Input for this task:
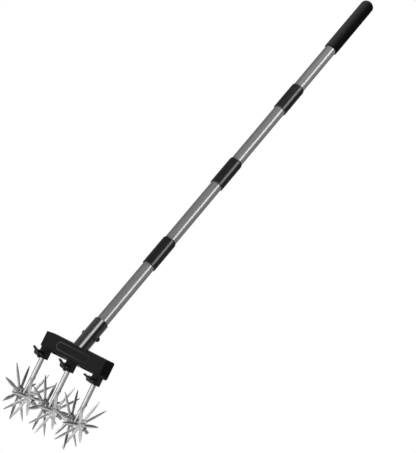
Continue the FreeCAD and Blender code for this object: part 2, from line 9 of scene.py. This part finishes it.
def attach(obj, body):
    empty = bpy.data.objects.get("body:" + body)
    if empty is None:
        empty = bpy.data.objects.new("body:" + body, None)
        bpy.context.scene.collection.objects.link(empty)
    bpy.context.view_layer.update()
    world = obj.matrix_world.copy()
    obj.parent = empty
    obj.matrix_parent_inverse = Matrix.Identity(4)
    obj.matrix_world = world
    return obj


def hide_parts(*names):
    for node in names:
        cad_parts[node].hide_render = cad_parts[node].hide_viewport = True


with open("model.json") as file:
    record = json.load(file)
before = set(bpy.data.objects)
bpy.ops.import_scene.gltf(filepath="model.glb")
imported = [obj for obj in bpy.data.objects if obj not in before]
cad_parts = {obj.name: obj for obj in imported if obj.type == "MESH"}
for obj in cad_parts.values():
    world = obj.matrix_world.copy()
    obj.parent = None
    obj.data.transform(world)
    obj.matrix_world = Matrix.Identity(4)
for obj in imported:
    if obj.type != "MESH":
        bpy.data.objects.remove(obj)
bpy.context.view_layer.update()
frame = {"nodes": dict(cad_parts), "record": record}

# ------------------------------------------------------------------ the head's own frame
# Millimetres from the middle of the bar's front bottom edge line: X along the bar, Z up.
LEAN = math.radians(25)
UP_POLE = Vector((0, math.sin(LEAN), math.cos(LEAN)))
FOOT = Vector((0, 0, 32.75))
ORIGIN = FOOT + UP_POLE * 1016
UNITS = (("left", -1), ("middle", 0), ("right", 1))
SIDES = (("left", -1), ("right", 1))
UNIT_PITCH = 70
UNIT_BACK = 4.4
SCREW_HIGH = 14.5


def row(point):
    """A point of the head frame, in mm, as a row-frame point in metres."""
    return (Vector(point) - ORIGIN) / 1000


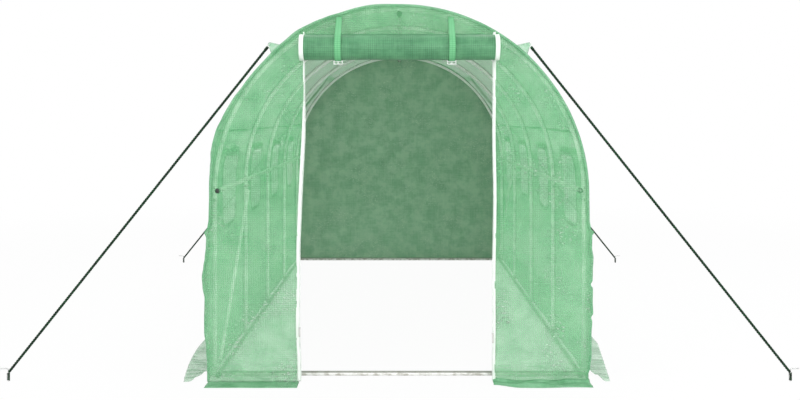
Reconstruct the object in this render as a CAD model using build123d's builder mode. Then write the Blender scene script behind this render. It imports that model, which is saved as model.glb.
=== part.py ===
import os
from math import acos, atan2, cos, degrees, hypot, radians, sin

from build123d import *

# Polytunnel greenhouse: bolted steel hoops under a woven sheet cover, with a roll-up door.
# X runs across the tunnel, Y along it with the door end at -Y, and Z is up from the ground.

# Driving sizes, in millimetres
tunnel_length = 4000.0  # over the two end hoops
tunnel_width = 2000.0  # over the hoop legs
leg_height = 972.5  # straight legs, up to where the arch springs
bay_count = 4
tube_d = 25.0
touch_gap = 0.3  # running clearance between pieces that lie against each other

# Purlins and rails that tie the hoops together
purlin_overrun = 28.0  # past the outer face of the end hoops
side_purlin_angle = 1.3  # degrees above the springing line
cap_d = 29.0  # push-on plastic cap
cap_length = 8.0
rail_height = 15.0  # centre of the ground rails

# Diagonal braces
brace_d = 20.0
brace_tab_length = 45.0
brace_tab_width = 24.0
brace_tab_t = 4.0
brace_foot_z = 45.0  # bolt at the brace's foot
brace_head_drop = 27.5  # bolt at the brace's head, below the top of the leg

# Woven sheet cover
fabric_t = 3.0
end_overhang = 45.0  # cover past the end hoops
roof_start_angle = 20.0  # seam between wall and roof, degrees above the springing line
ground_flap = 208.0  # strip that lies on the ground along each side
flap_corner_x = 114.0  # narrowed end of the side strip
flap_corner_y = 74.0
flap_root_y = 150.0  # strip's inner end from the end of the cover
flap_taper_length = 740.0
end_flap = 168.0  # strip that lies on the ground at each end

# Doorway, its zips and the rolled-up door
door_width = 990.0
zip_width = 25.0
header_height = 153.0  # sheet over the doorway, at its middle
roll_d = 146.0
roll_inset = 2.0  # end of the roll from the outer edge of each zip
strap_xs = (-318.0, 272.0)
strap_width = 32.0
strap_t = 2.0
strap_drop = 62.0  # sewn end of the strap, below the crown
strap_wrap = 205.0  # degrees of the roll that the strap goes round

# Side windows: a net in the opening and a curtain rolled up above it
window_width = 420.0
window_height = 405.0
window_rise = 197.5  # window's top edge above the springing line
window_corner_r = 70.0
net_t = 2.0
curtain_d = 45.0
curtain_length = 500.0
curtain_rise = 22.0  # curtain's centre above the window's top edge

# Guy ropes, their fabric tabs and the steel pegs
tab_start_angle = 47.5
tab_tip_angle = 49.0
tab_end_angle = 52.5
tab_height = 58.0
tab_tip_width = 12.0
tab_inset = 5.0  # tab's outer face from the end of the cover
rope_d = 12.0
rope_tab_share = 0.8  # where on the tab's free edge the rope is tied
peg_x = 2050.0
front_peg_y = -2085.0
rear_peg_y = 1845.0
peg_d = 6.0
peg_height = 70.0
peg_arm = 45.0
peg_bend_r = 9.0
rope_end_z = 45.0

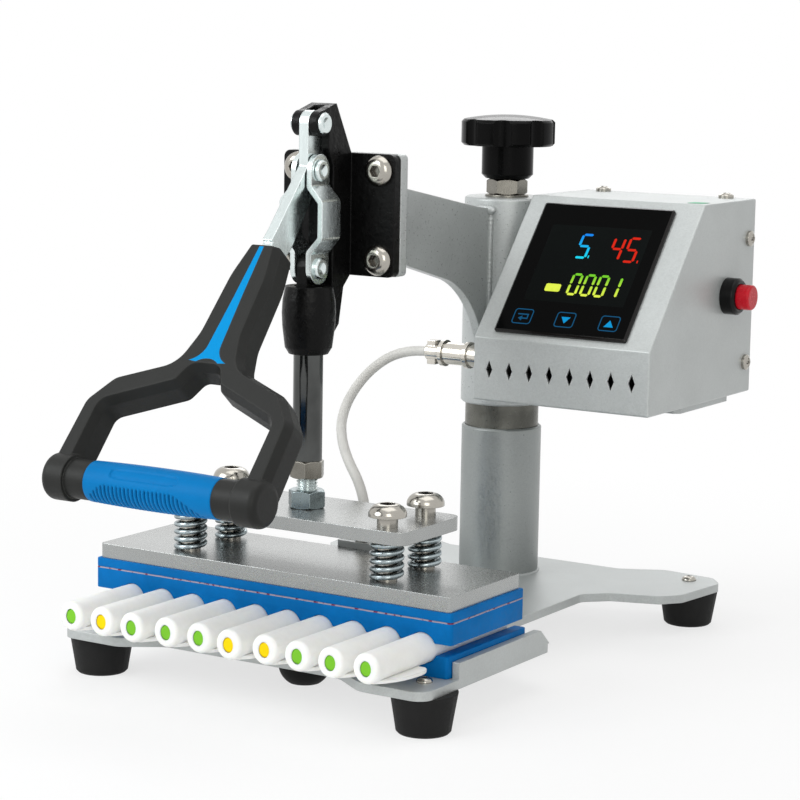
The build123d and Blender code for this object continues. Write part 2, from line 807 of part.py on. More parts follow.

Direction:
Take the listing above and write it out again exactly.

Reply:
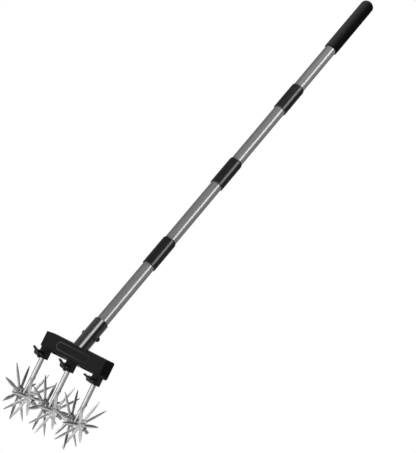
Continue the FreeCAD and Blender code for this object: part 2, from line 9 of scene.py. This part finishes it.
def attach(obj, body):
    empty = bpy.data.objects.get("body:" + body)
    if empty is None:
        empty = bpy.data.objects.new("body:" + body, None)
        bpy.context.scene.collection.objects.link(empty)
    bpy.context.view_layer.update()
    world = obj.matrix_world.copy()
    obj.parent = empty
    obj.matrix_parent_inverse = Matrix.Identity(4)
    obj.matrix_world = world
    return obj


def hide_parts(*names):
    for node in names:
        cad_parts[node].hide_render = cad_parts[node].hide_viewport = True


with open("model.json") as file:
    record = json.load(file)
before = set(bpy.data.objects)
bpy.ops.import_scene.gltf(filepath="model.glb")
imported = [obj for obj in bpy.data.objects if obj not in before]
cad_parts = {obj.name: obj for obj in imported if obj.type == "MESH"}
for obj in cad_parts.values():
    world = obj.matrix_world.copy()
    obj.parent = None
    obj.data.transform(world)
    obj.matrix_world = Matrix.Identity(4)
for obj in imported:
    if obj.type != "MESH":
        bpy.data.objects.remove(obj)
bpy.context.view_layer.update()
frame = {"nodes": dict(cad_parts), "record": record}

# ------------------------------------------------------------------ the head's own frame
# Millimetres from the middle of the bar's front bottom edge line: X along the bar, Z up.
LEAN = math.radians(25)
UP_POLE = Vector((0, math.sin(LEAN), math.cos(LEAN)))
FOOT = Vector((0, 0, 32.75))
ORIGIN = FOOT + UP_POLE * 1016
UNITS = (("left", -1), ("middle", 0), ("right", 1))
SIDES = (("left", -1), ("right", 1))
UNIT_PITCH = 70
UNIT_BACK = 4.4
SCREW_HIGH = 14.5


def row(point):
    """A point of the head frame, in mm, as a row-frame point in metres."""
    return (Vector(point) - ORIGIN) / 1000


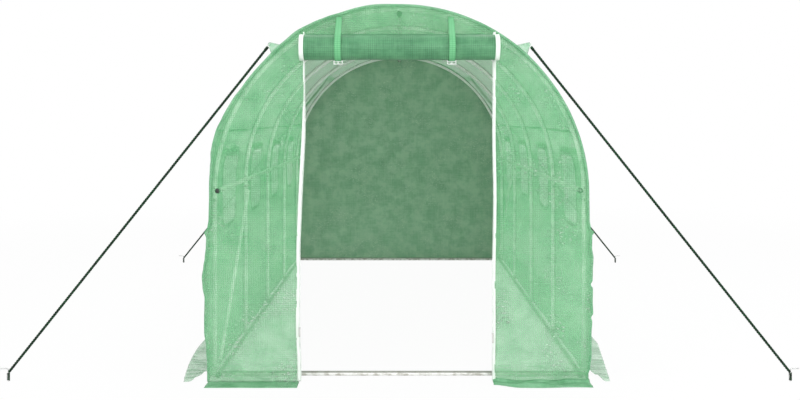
Reconstruct the object in this render as a CAD model using build123d's builder mode. Then write the Blender scene script behind this render. It imports that model, which is saved as model.glb.
=== part.py ===
import os
from math import acos, atan2, cos, degrees, hypot, radians, sin

from build123d import *

# Polytunnel greenhouse: bolted steel hoops under a woven sheet cover, with a roll-up door.
# X runs across the tunnel, Y along it with the door end at -Y, and Z is up from the ground.

# Driving sizes, in millimetres
tunnel_length = 4000.0  # over the two end hoops
tunnel_width = 2000.0  # over the hoop legs
leg_height = 972.5  # straight legs, up to where the arch springs
bay_count = 4
tube_d = 25.0
touch_gap = 0.3  # running clearance between pieces that lie against each other

# Purlins and rails that tie the hoops together
purlin_overrun = 28.0  # past the outer face of the end hoops
side_purlin_angle = 1.3  # degrees above the springing line
cap_d = 29.0  # push-on plastic cap
cap_length = 8.0
rail_height = 15.0  # centre of the ground rails

# Diagonal braces
brace_d = 20.0
brace_tab_length = 45.0
brace_tab_width = 24.0
brace_tab_t = 4.0
brace_foot_z = 45.0  # bolt at the brace's foot
brace_head_drop = 27.5  # bolt at the brace's head, below the top of the leg

# Woven sheet cover
fabric_t = 3.0
end_overhang = 45.0  # cover past the end hoops
roof_start_angle = 20.0  # seam between wall and roof, degrees above the springing line
ground_flap = 208.0  # strip that lies on the ground along each side
flap_corner_x = 114.0  # narrowed end of the side strip
flap_corner_y = 74.0
flap_root_y = 150.0  # strip's inner end from the end of the cover
flap_taper_length = 740.0
end_flap = 168.0  # strip that lies on the ground at each end

# Doorway, its zips and the rolled-up door
door_width = 990.0
zip_width = 25.0
header_height = 153.0  # sheet over the doorway, at its middle
roll_d = 146.0
roll_inset = 2.0  # end of the roll from the outer edge of each zip
strap_xs = (-318.0, 272.0)
strap_width = 32.0
strap_t = 2.0
strap_drop = 62.0  # sewn end of the strap, below the crown
strap_wrap = 205.0  # degrees of the roll that the strap goes round

# Side windows: a net in the opening and a curtain rolled up above it
window_width = 420.0
window_height = 405.0
window_rise = 197.5  # window's top edge above the springing line
window_corner_r = 70.0
net_t = 2.0
curtain_d = 45.0
curtain_length = 500.0
curtain_rise = 22.0  # curtain's centre above the window's top edge

# Guy ropes, their fabric tabs and the steel pegs
tab_start_angle = 47.5
tab_tip_angle = 49.0
tab_end_angle = 52.5
tab_height = 58.0
tab_tip_width = 12.0
tab_inset = 5.0  # tab's outer face from the end of the cover
rope_d = 12.0
rope_tab_share = 0.8  # where on the tab's free edge the rope is tied
peg_x = 2050.0
front_peg_y = -2085.0
rear_peg_y = 1845.0
peg_d = 6.0
peg_height = 70.0
peg_arm = 45.0
peg_bend_r = 9.0
rope_end_z = 45.0

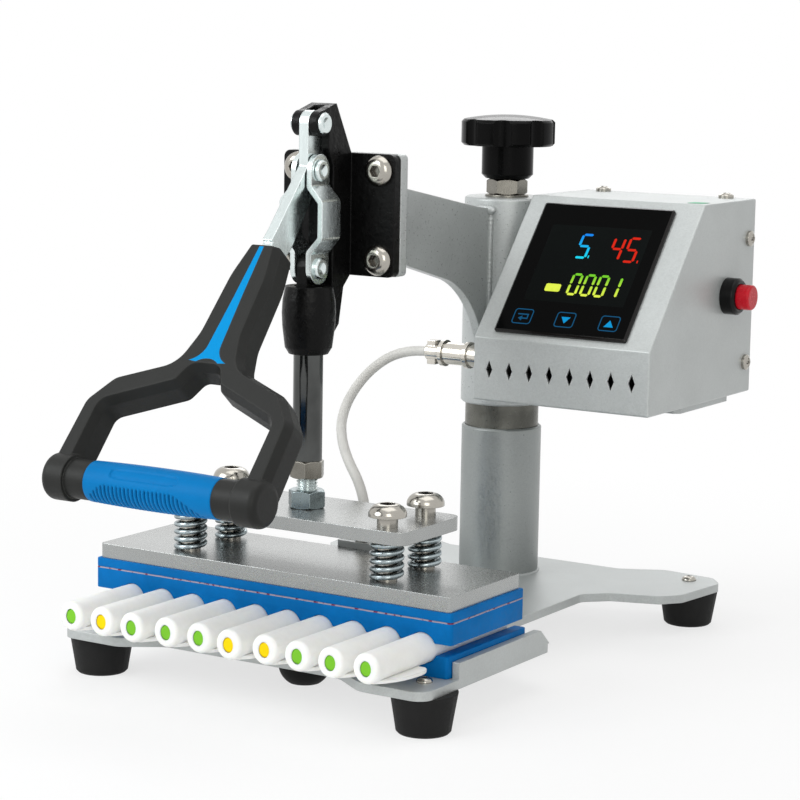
The build123d and Blender code for this object continues. Write part 2, from line 807 of part.py on. More parts follow.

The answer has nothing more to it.